A vaccine mandate (with appropriate medical exemptions) for an ordinary workplace — an office, a shop, a building site, a factory — is about lowering the risk to work colleagues, rather than especially vulnerable groups. For many employers — especially those eager to have staff back in the office rather than working from home — mandating a vaccination will be highly attractive. We already accept a range of restrictions on our behaviour in the workplace, and often extensive regulation around clothing and protective equipment to meet workplace safety requirements. But a vaccination is something altogether more invasive.

In the US, where the debate is necessarily far more advanced, divisions are already apparent. Some healthcare workers are suing healthcare employers over vaccination mandates. Trade unions are divided over likely Biden administration plans to extend the new Department of Veterans’ Affairs vaccine-or-be-regularly-tested mandate across the whole federal government. That’s before you get to the growing divide between the vaccinated and the unvaccinated.

We’re likely to see arguments here that mandating vaccinations for ordinary workplaces is overreach, while employer groups call for certainty from government. Whether unions join in by undertaking cases on behalf of workers objecting to being required to be vaccinated might be a deciding factor: the Transport Workers Union, for example, has single-handedly changed the employment landscape for gig economy workers with a series of cases against major companies on behalf of workers.

Given the slow rollout, the government has some months yet to work out what its position on workplace mandates will be. But it had plenty of time to get the rollout right, and quarantine right, and it botched both of those. It still doesn’t have a position on issues like the employment status of gig economy workers years on from the first cases being brought.

Beyond workplace mandates — mandating vaccinations not just in workplaces but as a condition of participating in society in various ways — it gets nasty politically.

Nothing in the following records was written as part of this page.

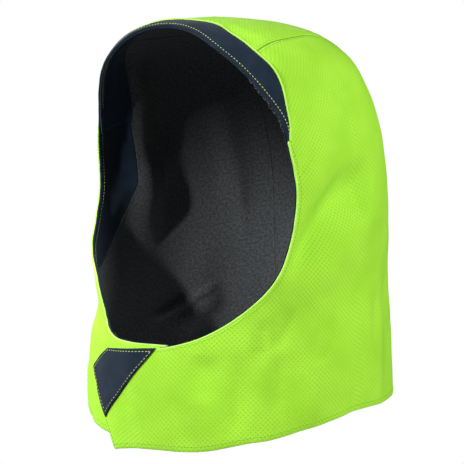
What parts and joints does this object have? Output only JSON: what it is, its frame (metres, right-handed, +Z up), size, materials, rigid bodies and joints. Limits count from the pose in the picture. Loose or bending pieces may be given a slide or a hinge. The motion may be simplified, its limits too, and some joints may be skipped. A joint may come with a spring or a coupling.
{
  "type": "arc flash hood",
  "caption": "Soft lined safety hood with an open face, a dark brim over the forehead and a collar that overlaps at the throat under a reinforced flap.",
  "frame": {"origin": "highest point of the inside of the crown, where the wearer's head carries the hood", "axes": "+Z up along the head, -Y towards the face opening, +X towards the wearer's left"},
  "size_m": [0.267, 0.2917, 0.3792],
  "materials": {
    "shell_cloth": "matt fluorescent yellow-green mesh-dotted cloth",
    "navy_cloth": "matt dark navy woven cloth",
    "lining_cloth": "matt charcoal knitted lining",
    "closure": "black hook-and-loop tape"
  },
  "bodies": {
    "root": {"side_panel_left": "shell_cloth", "side_panel_right": "shell_cloth", "crown_gusset": "shell_cloth", "brim": "navy_cloth", "lining_left": "lining_cloth", "lining_right": "lining_cloth", "lining_gusset": "lining_cloth", "brim_facing": "navy_cloth", "edge_facing_left": "navy_cloth", "edge_facing_right": "navy_cloth", "corner_patch": "navy_cloth", "closure_tape": "closure"}
  },
  "joints": []
}
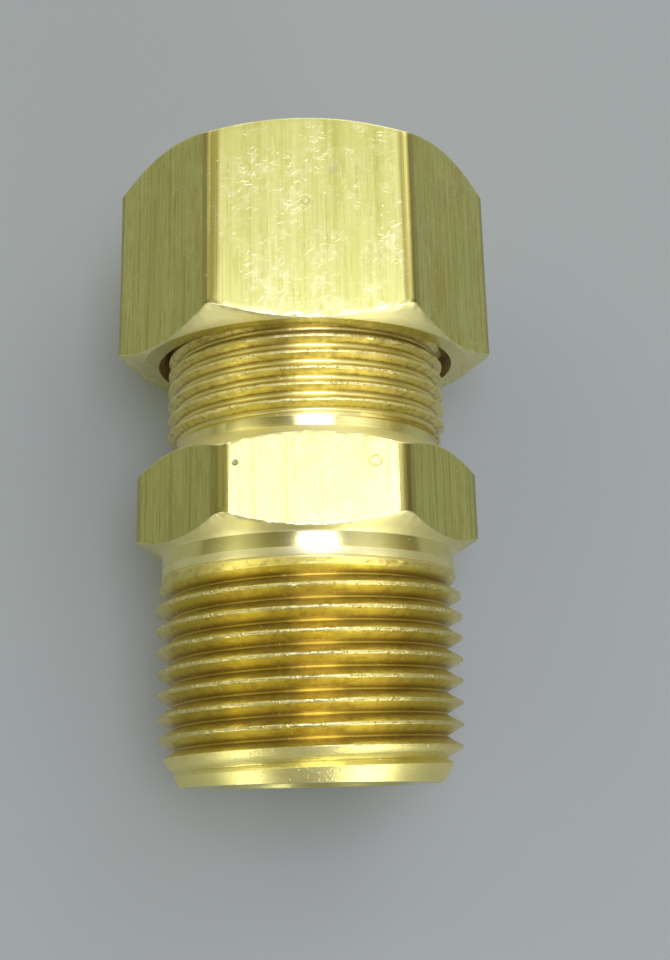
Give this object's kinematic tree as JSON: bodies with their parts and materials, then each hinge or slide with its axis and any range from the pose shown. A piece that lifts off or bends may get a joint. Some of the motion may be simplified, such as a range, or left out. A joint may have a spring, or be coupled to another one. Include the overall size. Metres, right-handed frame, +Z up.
{
  "type": "compression connector",
  "caption": "Straight brass compression connector: tube socket with a hexagon nut and sleeve at one end, male tapered pipe thread at the other.",
  "frame": {"origin": "centre of the fitting's box on the surface it lies on, under the axis", "axes": "+Y along the fitting's axis from the pipe thread to the nut, +Z up through the nut's upper flat, which is the side the picture shows"},
  "size_m": [0.0346, 0.0554, 0.0302],
  "materials": {
    "body_brass": "machined",
    "nut_brass": "drawn bar, machined ends",
    "sleeve_brass": "turned"
  },
  "bodies": {
    "connector": {"connector_body": "body_brass"},
    "sleeve": {"compression_sleeve": "sleeve_brass"},
    "nut": {"compression_nut": "nut_brass"}
  },
  "joints": [
    {"name": "nut_travel", "type": "slide", "parent": "connector", "child": "sleeve", "axis": [0, 1, 0], "range_m": [0, 0.00847]},
    {"name": "nut_turn", "type": "hinge", "parent": "sleeve", "child": "nut", "pos_m": [0, 0.01835, 0.01508], "axis": [0, 1, 0], "range_deg": [0, 2160]}
  ],
  "couplings": [
    {"joint": "nut_travel", "follows": "nut_turn", "m_per_rad": 0.00022459}
  ]
}
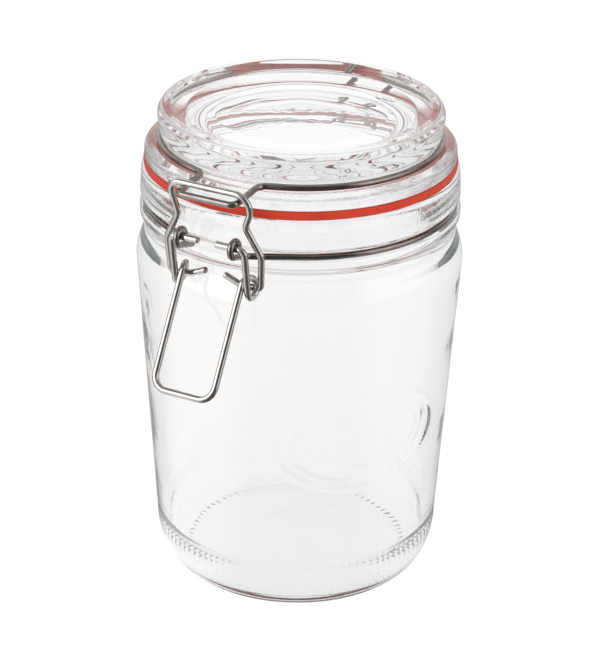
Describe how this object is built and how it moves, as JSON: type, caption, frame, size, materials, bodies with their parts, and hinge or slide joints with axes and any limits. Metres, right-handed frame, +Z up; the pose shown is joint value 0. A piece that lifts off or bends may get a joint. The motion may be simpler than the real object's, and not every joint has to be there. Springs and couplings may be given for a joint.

We already have vaccination requirements relating to access to childcare subsidies and income support, introduced by the current government, but they are aimed at wingnuts who endanger their children by refusing to vaccinate them. Imposing such requirements on people making decisions about their own health is quite different.

A more general mandate for both government and private services is already an obsession of right-wingers and the horse-punching freedom brigade, including the troglodytes of Sky News. There’s a long history on the right of objections to governments requiring things to go into bodies (although the argument that it’s all about choice strangely hasn’t extended to support for abortion). Now that has fused with the disease-is-beautiful-and-natural-Big-Pharma-is-evil delusions found on the left to produce warnings of police issuing Nazi-style demands for vaccination papers, please.

And in the US — of course — there are already laws from a number of Republican-controlled legislatures banning the private imposition of vaccine passports, such as businesses requiring vaccination as a condition of providing services.

But there’ll also be pressure from the rest of the community to impose mandates so that something like a pre-pandemic normal can return. Who’ll want to sit next to an unvaccinated person on a plane? Eat at a restaurant next to one? Who wants to face lockdown because a spike in COVID cases has sprung from a third of people being unwilling to get a jab?

Health workplaces — not much of a problem. Other workplaces — more of a problem. Everywhere else — very nasty. It will require leadership and good communication from both the federal and state governments. Good luck with finding that in Canberra.